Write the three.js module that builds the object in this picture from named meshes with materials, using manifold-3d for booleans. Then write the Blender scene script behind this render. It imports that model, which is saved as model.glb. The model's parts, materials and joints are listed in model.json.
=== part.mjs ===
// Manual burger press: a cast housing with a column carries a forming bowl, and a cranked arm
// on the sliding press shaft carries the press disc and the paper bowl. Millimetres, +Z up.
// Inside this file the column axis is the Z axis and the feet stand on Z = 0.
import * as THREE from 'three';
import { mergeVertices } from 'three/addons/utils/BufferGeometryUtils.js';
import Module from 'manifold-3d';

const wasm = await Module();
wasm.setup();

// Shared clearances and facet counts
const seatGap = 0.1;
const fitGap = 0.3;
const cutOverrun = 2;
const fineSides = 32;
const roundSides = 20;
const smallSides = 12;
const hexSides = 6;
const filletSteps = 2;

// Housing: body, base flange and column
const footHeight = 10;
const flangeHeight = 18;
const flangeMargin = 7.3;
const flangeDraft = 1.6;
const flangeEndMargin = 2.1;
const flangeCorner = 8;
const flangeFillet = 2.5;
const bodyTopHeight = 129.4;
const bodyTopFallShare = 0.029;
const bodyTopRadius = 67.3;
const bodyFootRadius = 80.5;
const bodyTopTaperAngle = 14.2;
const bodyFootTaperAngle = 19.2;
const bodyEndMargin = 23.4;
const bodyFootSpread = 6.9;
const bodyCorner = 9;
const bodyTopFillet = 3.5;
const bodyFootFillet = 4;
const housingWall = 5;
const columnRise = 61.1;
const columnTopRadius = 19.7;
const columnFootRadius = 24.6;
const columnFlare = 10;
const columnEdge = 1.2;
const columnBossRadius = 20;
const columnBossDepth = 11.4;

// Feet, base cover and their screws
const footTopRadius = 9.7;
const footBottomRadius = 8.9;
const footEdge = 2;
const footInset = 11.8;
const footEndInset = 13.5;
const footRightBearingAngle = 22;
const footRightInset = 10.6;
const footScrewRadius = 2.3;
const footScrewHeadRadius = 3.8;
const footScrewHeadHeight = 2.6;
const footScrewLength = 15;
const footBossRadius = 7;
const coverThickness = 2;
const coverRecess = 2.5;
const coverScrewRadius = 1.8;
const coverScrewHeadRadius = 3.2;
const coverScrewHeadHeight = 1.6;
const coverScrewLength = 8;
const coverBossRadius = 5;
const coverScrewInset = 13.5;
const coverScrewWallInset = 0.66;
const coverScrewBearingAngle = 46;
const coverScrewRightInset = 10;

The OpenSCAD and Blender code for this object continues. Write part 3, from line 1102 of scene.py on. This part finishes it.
▬▬▬
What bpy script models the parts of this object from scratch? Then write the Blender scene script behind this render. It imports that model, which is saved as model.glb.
▬▬▬
Retype exactly, and only, the lines from the one containing "Write the three.js" through the one containing "const filletSteps = 2;", both included.

Write the three.js module that builds the object in this picture from named meshes with materials, using manifold-3d for booleans. Then write the Blender scene script behind this render. It imports that model, which is saved as model.glb. The model's parts, materials and joints are listed in model.json.
=== part.mjs ===
// Manual burger press: a cast housing with a column carries a forming bowl, and a cranked arm
// on the sliding press shaft carries the press disc and the paper bowl. Millimetres, +Z up.
// Inside this file the column axis is the Z axis and the feet stand on Z = 0.
import * as THREE from 'three';
import { mergeVertices } from 'three/addons/utils/BufferGeometryUtils.js';
import Module from 'manifold-3d';

const wasm = await Module();
wasm.setup();

// Shared clearances and facet counts
const seatGap = 0.1;
const fitGap = 0.3;
const cutOverrun = 2;
const fineSides = 32;
const roundSides = 20;
const smallSides = 12;
const hexSides = 6;
const filletSteps = 2;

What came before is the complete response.